Tenía unos setenta años y un rostro en el que se confundían arrugas y cicatrices. Estaba claro que, a pesar de su edad avanzada, aquel hombre no dejaba de darle la misma impresión de terror que le causó la primera vez que lo vio, hacía varias décadas. Simón le dedicó una sonrisa y lo abrazó con aparente ternura.
—Hola, hermano —contestó Simón. Se fijó en que tenía la mano izquierda vendada; aunque sabía que no se atrevería a preguntarle por ella—. ¿Cómo es que está aquí?
—La debilidad de viejo es la que me trae —susurró con voz calmada—. No es que dude de ti; pero siento que el viaje en el que te emprendes podría ser más peligroso que de costumbre. Sólo quería despedirme por si...

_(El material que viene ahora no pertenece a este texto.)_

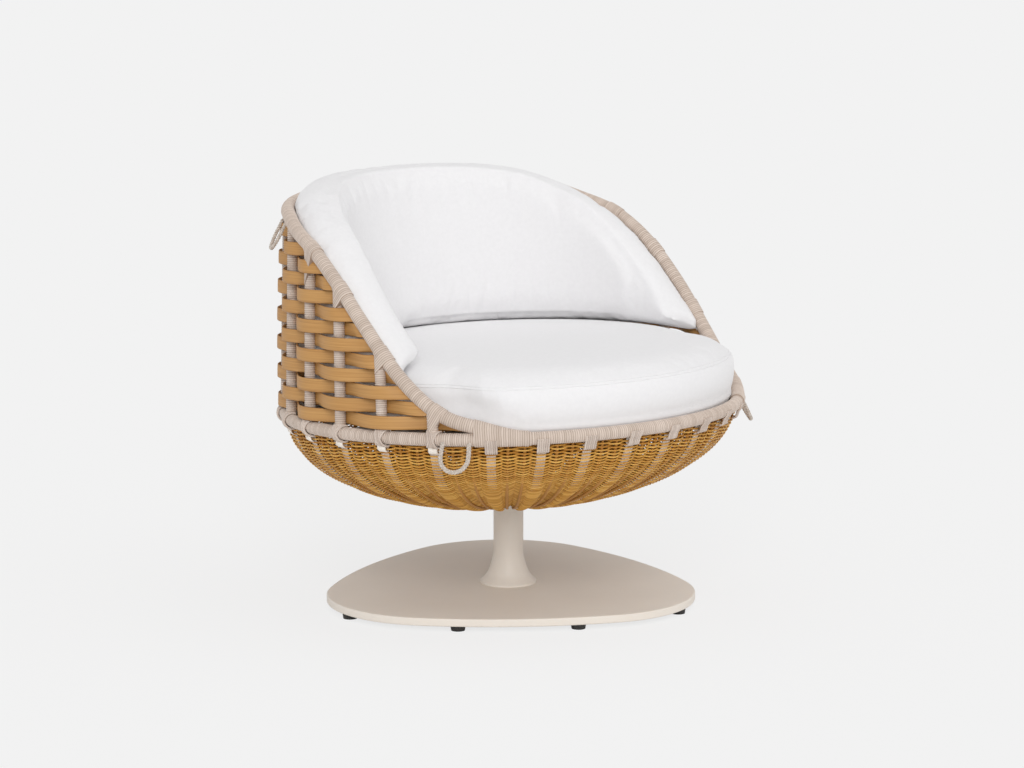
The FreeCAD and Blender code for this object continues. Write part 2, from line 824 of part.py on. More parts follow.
def back_section(angle):
    """Upright slice of the back cushion: a foot on the seat, a bulged front and a rounded head."""
    turn = abs(angle)
    fullness = math.sin(math.pi / 2 * (turn - wing_tip_angle) / (180 - wing_tip_angle))
    foot = wing_thickness + (back_foot_thickness - wing_thickness) * fullness
    head = wing_thickness + (back_head_thickness - wing_thickness) * fullness
    outer = back_outer_radius
    over_rim = back_over_rim * eased_share(turn, over_rim_angles, over_rim_shares)
    top_outer = rim_height(turn) + over_rim
    top_inner = top_outer + back_head_rise
    foot_outer = seat_top_at(outer - back_corner_radius, angle) + cushion_gap
    foot_inner = seat_top_at(outer - foot, angle) + cushion_gap
    corner = min(back_corner_radius, (top_outer - foot_outer) / 3, (top_inner - foot_inner) / 3)
    soft = corner * (1 - math.sin(math.radians(45)))

    def spot(inset, height):
        point = polar(outer - inset, angle, 0) + wall_shift(angle, height)
        return point + Vector(0, -seat_forward, waist_height + rake_lift(-point.y) + height)

    middle = (foot_inner + top_inner) / 2
    bulge = back_bulge + (foot + head) / 2
    crown = (top_outer + top_inner) / 2 + corner / 2
    sole = [spot(foot - corner, foot_inner)]
    for step in range(1, back_foot_steps):
        share = (1 - step / back_foot_steps) ** 2
        inset = corner + (foot - 2 * corner) * share
        sole.append(spot(inset, seat_top_at(outer - inset, angle) + cushion_gap))
    sole.append(spot(corner, foot_outer))
    return Part.Wire(
        [
            Part.makeLine(spot(0, foot_outer + corner), spot(0, top_outer - corner)),
            arc(spot(0, top_outer - corner), spot(soft, top_outer - soft), spot(corner, top_outer)),
            arc(spot(corner, top_outer), spot(head / 2, crown), spot(head - corner, top_inner)),
            arc(
                spot(head - corner, top_inner),
                spot(head - soft, top_inner - soft),
                spot(head, top_inner - corner),
            ),
            arc(
                spot(head, top_inner - corner),
                spot(bulge, middle),
                spot(foot, foot_inner + corner),
            ),
            arc(
                spot(foot, foot_inner + corner),
                spot(foot - soft, foot_inner + soft),
                spot(foot - corner, foot_inner),
            ),
        ]
        + [Part.makeLine(start, end) for start, end in zip(sole, sole[1:])]
        + [
            arc(
                spot(corner, foot_outer),
                spot(soft, foot_outer + soft),
                spot(0, foot_outer + corner),
            ),
        ]
    )


def make_back_cushion():
    """Wings and back in one loft round the inside of the frame."""
    sections = []
    count = 2 * back_stations_per_side
    for index in range(count + 1):
        station = wing_tip_angle + (360 - 2 * wing_tip_angle) * index / count
        sections.append(back_section(station if station <= 180 else station - 360))
    return Part.makeLoft(sections, True, True)


# Rope loops


def rounded_route(points):
    """Straight runs joined by the largest tangent arcs that the runs allow."""
    edges = []
    radii = []
    last = points[0]
    for index in range(1, len(points) - 1):
        corner = points[index]
        before = points[index - 1] - corner
        after = points[index + 1] - corner
        shorter = min(before.Length, after.Length)
        before.normalize()
        after.normalize()
        half_turn = (math.pi - before.getAngle(after)) / 2
        reach = loop_bend_share * shorter
        radius = reach / math.tan(half_turn)
        radii.append(radius)
        inward = before + after
        inward.normalize()
        centre = corner + inward * (radius / math.cos(half_turn))
        start = corner + before * reach
        end = corner + after * reach
        edges.append(Part.makeLine(last, start))
        edges.append(arc(start, centre - inward * radius, end))
        last = end
    edges.append(Part.makeLine(last, points[-1]))
    return Part.Wire(edges), radii


def loop_points(angle, centre):
    """The loop's route in a plane that leans outwards from the tube it is tied to."""
    out = polar(1, angle, 0)
    across = Z_AXIS.cross(out)
    lean = math.radians(loop_lean)
    down = out * math.sin(lean) - Z_AXIS * math.cos(lean)
    root = centre + out * loop_root[0] + Z_AXIS * loop_root[1]
    return [root + across * side + down * drop for side, drop in loop_route]


def make_loop(angle, centre, carrier):
    """Rope loop tied to a tube, its ends shaped to the tube's surface."""
    path, radii = rounded_route(loop_points(angle, centre))
    start = path.Edges[0].Vertexes[0].Point
    tangent = path.Edges[0].tangentAt(path.Edges[0].FirstParameter)
    section = Part.Wire(Part.makeCircle(rope_diameter / 2, start, tangent))
    rope = path.makePipeShell([section], True, False)
    expected = math.pi * (rope_diameter / 2) ** 2 * path.Length
    print("rope length", round(path.Length, 1), "radii", [round(r, 1) for r in radii])
    print("rope volume over section times length", round(rope.Volume / expected, 4))
    cut = rope.cut(carrier)
    return max(cut.Solids, key=lambda solid: solid.Volume)


def build():
    waist_ring = make_waist_ring()
    rim = make_rim(waist_ring)
    parts = {
        "base_plate": make_base_plate(),
        "glides": make_glides(),
        "glide_screws": make_glide_screws(),
        "column": make_column(),
        "column_screws": Part.makeCompound(column_screw_shapes()),
        "upper_bush": make_upper_bush(),
        "lower_bush": make_lower_bush(),
        "spindle": make_spindle(),
        "spindle_clip": make_spindle_clip(),
        "swivel_plate": make_swivel_plate(),
        "rake_wedge": make_rake_wedge(),
        "frame_hub": make_frame_hub(),
        "hub_screws": Part.makeCompound(hub_screw_shapes()),
        "waist_ring": waist_ring,
        "rim": rim,
        "bowl_ribs": make_ribs(),
        "bowl_weave": make_bowl(),
        "webbing_across": make_webbing(False),
        "webbing_lengthways": make_webbing(True),
        "seat_cushion": make_seat_cushion(),
        "back_cushion": make_back_cushion(),
    }
    for bay in range(first_pole_bay, last_pole_bay):
        number = bay - first_pole_bay + 1
        parts["pole_right_%d" % number] = make_pole(pole_angle(bay), waist_ring, rim)
        parts["pole_left_%d" % number] = make_pole(-pole_angle(bay), waist_ring, rim)
    parts["pole_back"] = make_pole(180, waist_ring, rim)
    for row in range(strap_row_count()):
        parts["strap_row_%02d" % (row + 1)] = make_strap(row)
    front_loops = []
    rear_loops = []
    for sign in (1, -1):
        front = sign * front_loop_angle
        rear = sign * rear_loop_angle
        front_loops.append(make_loop(front, waist_point(front), waist_ring))
        rear_loops.append(make_loop(rear, rim_point(rear), rim))
    parts["rope_loops_front"] = Part.makeCompound(front_loops)
    parts["rope_loops_rear"] = Part.makeCompound(rear_loops)
    return parts


os.makedirs("parts", exist_ok=True)
for name, shape in build().items():
    if not shape.isValid():
        print("not valid:", name)
    shape.exportStep("parts/" + name + ".step")
    print(name, len(shape.Solids), "solids", round(shape.Volume / 1000.0, 2), "cm3")
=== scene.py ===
# %% [markdown]
# # A swivel lounge chair with a woven bowl seat
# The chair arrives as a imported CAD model, the frame. Its metal base is already the right
# shape and only needs a finish. Everything that is wound, woven, sewn or stuffed is made
# here, each piece on the node that it stands for, so that it keeps its place and size.

import math
import random

import bmesh
import bpy
import numpy as np
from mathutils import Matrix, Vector
from mathutils.bvhtree import BVHTree


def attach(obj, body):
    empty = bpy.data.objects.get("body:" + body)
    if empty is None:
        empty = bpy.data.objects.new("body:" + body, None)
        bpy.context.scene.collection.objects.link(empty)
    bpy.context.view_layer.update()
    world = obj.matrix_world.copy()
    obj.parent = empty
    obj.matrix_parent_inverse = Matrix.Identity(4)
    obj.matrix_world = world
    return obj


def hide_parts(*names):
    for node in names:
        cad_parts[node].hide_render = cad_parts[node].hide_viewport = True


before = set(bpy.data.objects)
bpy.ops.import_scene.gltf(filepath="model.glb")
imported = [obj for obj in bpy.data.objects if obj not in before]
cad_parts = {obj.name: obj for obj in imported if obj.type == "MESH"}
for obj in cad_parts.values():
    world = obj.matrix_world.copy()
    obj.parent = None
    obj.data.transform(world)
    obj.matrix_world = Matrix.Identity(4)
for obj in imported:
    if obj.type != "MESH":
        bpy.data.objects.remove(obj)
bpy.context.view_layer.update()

# %% [markdown]
# ## The sizes that the pieces share
# The seat frame is a round waist ring, tipped back a little, with a rim that rises behind
# it. The wall between the two draws in and leans back as it climbs. Its poles and the
# bowl's flat stakes stand at listed places, closer together at the front. All angles
# are counted from the seat's front, which faces -y, and are positive towards +x. Right
# and left in names are the sides as seen from the front, so +x is right.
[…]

—Hermano, no veo de qué hay que preocuparse—dijo Simón, ligeramente sorprendido por el cambio en el temperamento de su viejo compañero.
—Lo sé, pero el nerviosismo es muy grande, sabes que hay mucho más que dinero en juego.

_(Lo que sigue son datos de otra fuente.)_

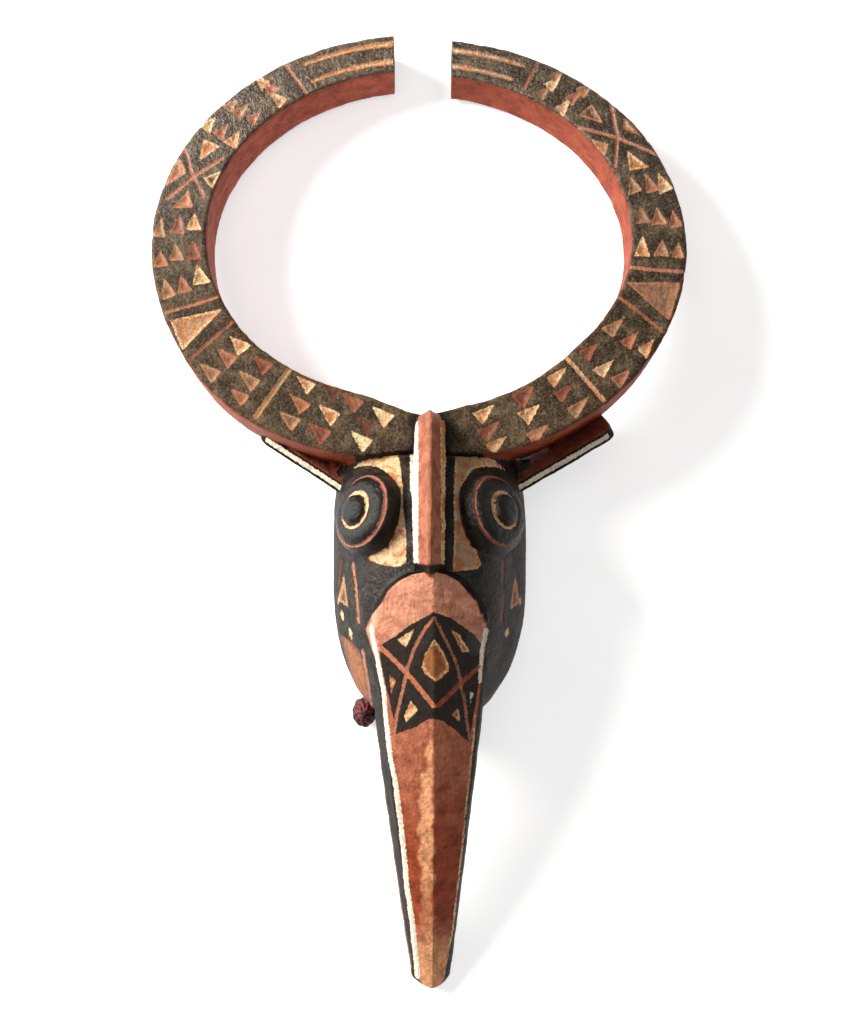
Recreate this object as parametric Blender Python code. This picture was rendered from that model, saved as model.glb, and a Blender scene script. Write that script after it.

—Todo está bien encauzado, no puede salir mal; por cierto, ¿cómo van las cosas por allí arriba? —preguntó Simón intentando que la conversación cambiara de rumbo.

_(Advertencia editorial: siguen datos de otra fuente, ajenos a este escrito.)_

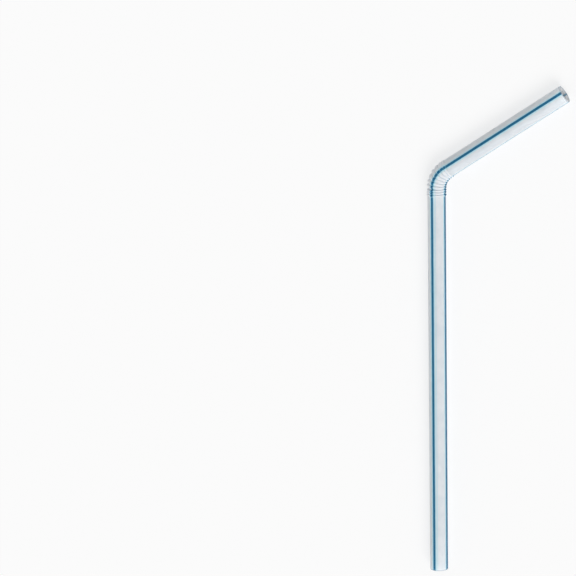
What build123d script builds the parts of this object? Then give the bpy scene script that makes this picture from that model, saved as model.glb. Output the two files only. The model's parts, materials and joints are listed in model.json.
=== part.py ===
"""A bendy drinking straw: one plastic tube with a band of folds, bent at the folds, lying flat."""

import os
from math import cos, radians, sin

from build123d import *

os.makedirs("parts", exist_ok=True)

# The tube, in millimetres
outer_diameter = 6.35
tube_wall = 0.2
leg_length = 136.0  # plain tube from the foot to the first fold
arm_length = 48.5  # plain tube from the last fold to the mouth

# The neck: closed folds beside the leg, open folds round the bend, closed folds beside the arm
bend_angle = 56.0  # degrees that the arm turns away from the leg's line
bend_radius = 8.2  # of the neck's centre line
leg_folds = 3
bend_folds = 6
arm_folds = 1
closed_pitch = 0.89  # from one closed fold to the next
crest_rise = 0.27  # how far a fold stands out from the tube
fold_depth = 0.5  # from a fold's crest down to the valley beside it
fold_wall = 0.3  # square to the centre line, which is about 0.16 across a sloping flank
land_share = 0.16  # the blunt top of a fold, as a share of its pitch

outer_radius = outer_diameter / 2
bore_radius = outer_radius - tube_wall
crest_radius = outer_radius + crest_rise
valley_radius = crest_radius - fold_depth
bend_length = bend_radius * radians(bend_angle)
leg_band = leg_folds * closed_pitch
arm_band = arm_folds * closed_pitch
bend_start = leg_length + leg_band
bend_end = bend_start + bend_length
arm_start = bend_end + arm_band

# The bend plane lies level, one crest above the ground, and the origin is below the box's middle
arm_x = sin(radians(bend_angle))
arm_y = cos(radians(bend_angle))
mouth_x = bend_radius * (1 - arm_y) + (arm_band + arm_length) * arm_x
mouth_y = bend_start + bend_radius * arm_x + (arm_band + arm_length) * arm_y
lowest_x = -crest_radius
highest_x = mouth_x + outer_radius * arm_y
highest_y = mouth_y + outer_radius * arm_x
foot_x = -(lowest_x + highest_x) / 2
foot_y = -highest_y / 2


def station(distance):
    """The plane square to the centre line, this far along it from the foot."""
    turned = min(max(distance - bend_start, 0), bend_length) / bend_radius
    before = min(distance, bend_start)
    beyond = max(distance - bend_end, 0)
    along = (sin(turned), cos(turned))
    x = foot_x + bend_radius * (1 - cos(turned)) + beyond * along[0]
    y = foot_y + before + bend_radius * sin(turned) + beyond * along[1]
    return Plane(origin=(x, y, crest_radius), x_dir=(0, 0, 1), z_dir=(*along, 0))


def fold_pitches():
    """Where each fold starts along the centre line, and its pitch."""
    bend_pitch = bend_length / bend_folds
    folds = [(leg_length + i * closed_pitch, closed_pitch) for i in range(leg_folds)]
    folds += [(bend_start + i * bend_pitch, bend_pitch) for i in range(bend_folds)]
    folds += [(bend_end + i * closed_pitch, closed_pitch) for i in range(arm_folds)]
    return folds


def neck_rings():
    """The neck's outer circles from leg to arm: a distance and a radius for each."""
    rings = [(leg_length, outer_radius)]
    for start, pitch in fold_pitches():
        half_land = pitch * land_share / 2
        middle = start + pitch / 2
        if start > leg_length:
            rings += [(start - half_land, valley_radius), (start + half_land, valley_radius)]
        rings += [(middle - half_land, crest_radius), (middle + half_land, crest_radius)]
    return rings + [(arm_start, outer_radius)]


def neck_bore(distance, radius):
    """The radius inside the wall at one of the neck's circles."""
    at_end = distance in (leg_length, arm_start)
    return bore_radius if at_end else radius - fold_wall


with BuildPart() as straw:
    # The leg and the arm are plain tube, cut square at their free ends
    for start, length in ((0, leg_length), (arm_start, arm_length)):
        with BuildSketch(station(start)):
            Circle(outer_radius)
            Circle(bore_radius, mode=Mode.SUBTRACT)
        extrude(amount=length)

    # The neck's folds run from circle to circle round the bend, outside and then inside
    for distance, radius in neck_rings():
        with BuildSketch(station(distance)):
            Circle(radius)
    loft(ruled=True)
    for distance, radius in neck_rings():
        with BuildSketch(station(distance)):
            Circle(neck_bore(distance, radius))
    loft(ruled=True, mode=Mode.SUBTRACT)

straw.part.label = "straw"
export_step(straw.part, "parts/straw.step")
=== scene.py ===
import json
from math import ceil, cos, degrees, hypot, pi, radians, sin, tan

import bpy
import numpy as np
from mathutils import Matrix, Vector


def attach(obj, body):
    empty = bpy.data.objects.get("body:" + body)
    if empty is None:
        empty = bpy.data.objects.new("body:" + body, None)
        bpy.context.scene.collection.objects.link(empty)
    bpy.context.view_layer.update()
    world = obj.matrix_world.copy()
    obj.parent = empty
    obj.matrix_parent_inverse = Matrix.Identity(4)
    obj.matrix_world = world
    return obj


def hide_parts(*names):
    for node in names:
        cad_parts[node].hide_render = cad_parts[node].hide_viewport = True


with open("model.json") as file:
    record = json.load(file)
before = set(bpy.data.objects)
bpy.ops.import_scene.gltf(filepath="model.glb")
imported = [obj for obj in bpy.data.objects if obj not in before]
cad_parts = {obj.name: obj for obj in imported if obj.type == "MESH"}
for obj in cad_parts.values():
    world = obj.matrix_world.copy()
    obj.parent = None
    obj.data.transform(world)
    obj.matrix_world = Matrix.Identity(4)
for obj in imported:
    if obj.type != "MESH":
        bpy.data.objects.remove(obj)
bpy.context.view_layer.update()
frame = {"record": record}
mounts = {mount["name"]: mount for mount in frame["record"]["mounts"]}
print("frame loaded")

# lengths in metres, angles in degrees
tubeShape = {
    "facesAround": 112,
    "ringSpacing": 0.003,
    "edgeRound": 0.00005,  # the cut ends' soft edge
    "edgeSteps": 4,
    "pictureRows": 4,  # of the square OFBake map
    "pictureMargin": 0.012,
}
neckShape = {
    "legFolds": 3,  # closed folds beside the leg
    "bendFolds": 6,  # folds round the bend, open on its outside
    "armFolds": 1,  # closed folds beside the arm
    "closedPitch": 0.00089,
    "openPitch": 0.0019,  # the pitch at which a fold is fully open
    "crestRise": 0.00027,  # how far a crest stands out from the tube
    "crestLoss": 0.00004,  # how much lower the lowest crest is
    "foldDepth": 0.00038,  # from a crest down to the valley beside it
    "hingeDepth": 0.0005,  # how much deeper the valley is where the bend starts
    "hingeBluntness": 1.0,
    "hingeMiddle": 0.5,  # the share of that depth halfway between the bend's inside and outside
    "hingeSlope": 0.7,  # how fast the share grows towards the outside
    "foldWall": 0.0003,  # square to the centre line
    "crestPlace": 0.56,  # where in its pitch a fold has its crest
    "crestShift": 0.05,  # how far that place varies from fold to fold
    "shiftTurn": 2.3,  # radians from fold to fold, so that no two folds are the same
    "lossTurn": 1.7,  # the same for the crests' height
    "closedBluntness": 2.1,  # a closed fold has a broad crest and a slit beside it
    "openBluntness": 1.7,  # an open one is nearly a ridge
    "ringsInFold": 18,
    "valleyGather": 0.11,  # how much closer together the rings are in the valleys
}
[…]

—Bien, pero me preocupa ese capitán —dijo ignorando la pregunta, mientras señalaba con su mano herida al capitán Horner; el cual se encontraba dirigiendo la entrada de los últimos paquetes en el barco.
—Él hará lo que yo quiera —susurró—, confía plenamente en mí. Además, hace poco le puse en contacto con un amigo para que le pasara medicinas a precio de oro.
—¿Medicinas?
—Sí, bueno, y material médico también; no van a servirle de mucho, pero lo importante es mantener a su mujer viva el mayor tiempo posible.
El viejo miró con descaro hacia el barco, hacia el hombre al que se referían.
—Él busca lo mismo que yo —continuó Simón—, no se detendrá durante el viaje.
—¿Y qué ocurrirá cuando lleguéis? ¿Cómo te lo quitarás de encima?
—¿De verdad no lo sabes?
Y acto seguido rompieron a reír, el viejo estalló en una risa enferma que hizo desviar hacia ellos algunas miradas.
—Bien, te dejo ya —dijo repentinamente y le pasó su mano vendada por el hombro a modo de despedida— suerte.
—No existe la suerte —dijo mientras se daba la vuelta a media sonrisa, en dirección al barco pesquero.
—¡Y dudaban de ti! —gritó mientras Simón se alejaba— ¡Pero sigues siendo el de siempre!
El viejo volvió por donde había venido, y visiblemente contento, se dedicó a hacerle zancadillas a los cojos que se le cruzaban, asustar a una niña de ocho años que había junto a unos mendigos y robarle la limosna a un ciego, antes de entrar en la primera taberna que vio.


El motor del barco rugió con más fuerza todavía y se despegó del muelle. Al principio lentamente, aumentando poco a poco la velocidad; como arrastrando un pesado lamento que en un principio se hacía imposible de llevar; pero que al final, harto de luchar contra él, se postraba a llevarlo, sin dolor, sin mirar hacia atrás, sin pensar más que aquel, posiblemente, sería su último viaje. Y a pesar que el barco era realmente un ser inanimado, sin capacidad de reflexión, pareció que por un momento pudo transmitir a todos los que estaban en él un mismo pensamiento. Y así, durante un segundo, todos los tripulantes compartieron la misma inquietud, la policía infiltrada Sally Niuva, el estudiante Melvin Shine, el enigmático anciano Ezra Priklopil, el capitán Steve Horner, Simón Bäkalar, el francés Dominique Jeanman, el bobalicón Valkimer Swift, Rob Warden, Joan Brahimi y Yunk Shiosai. Todos se plantearon en silencio si de verdad merecía la pena correr aquel riesgo, si sus motivos eran lo suficientemente fuertes. Y tras este lapso de tiempo, probablemente volverían a la realidad; pero esta vez sin preocuparse por la muerte. No por valentía, sino por indiferencia, por vivir el día a día, sin miedo a lo que se acercaba, con sus motivos y objetivos por encima de todo y de todos. Con los secretos del pasado que nadie contaba, convirtiéndose en totales desconocidos con rostros inexpresivos, que se ayudaban entre ellos por pura obligación y rutina. Aunque era en ese breve momento, sólo en ese, cuando quien los hubiese mirado a la cara, no sólo habría sabido lo que les turbaba, sino que también habría visto la historia de cada uno de ellos pasar ante sus ojos. Pero nadie miraba a nadie, cada uno pegaba sus retinas en el puerto, que se alejaba sin remedio, para siempre.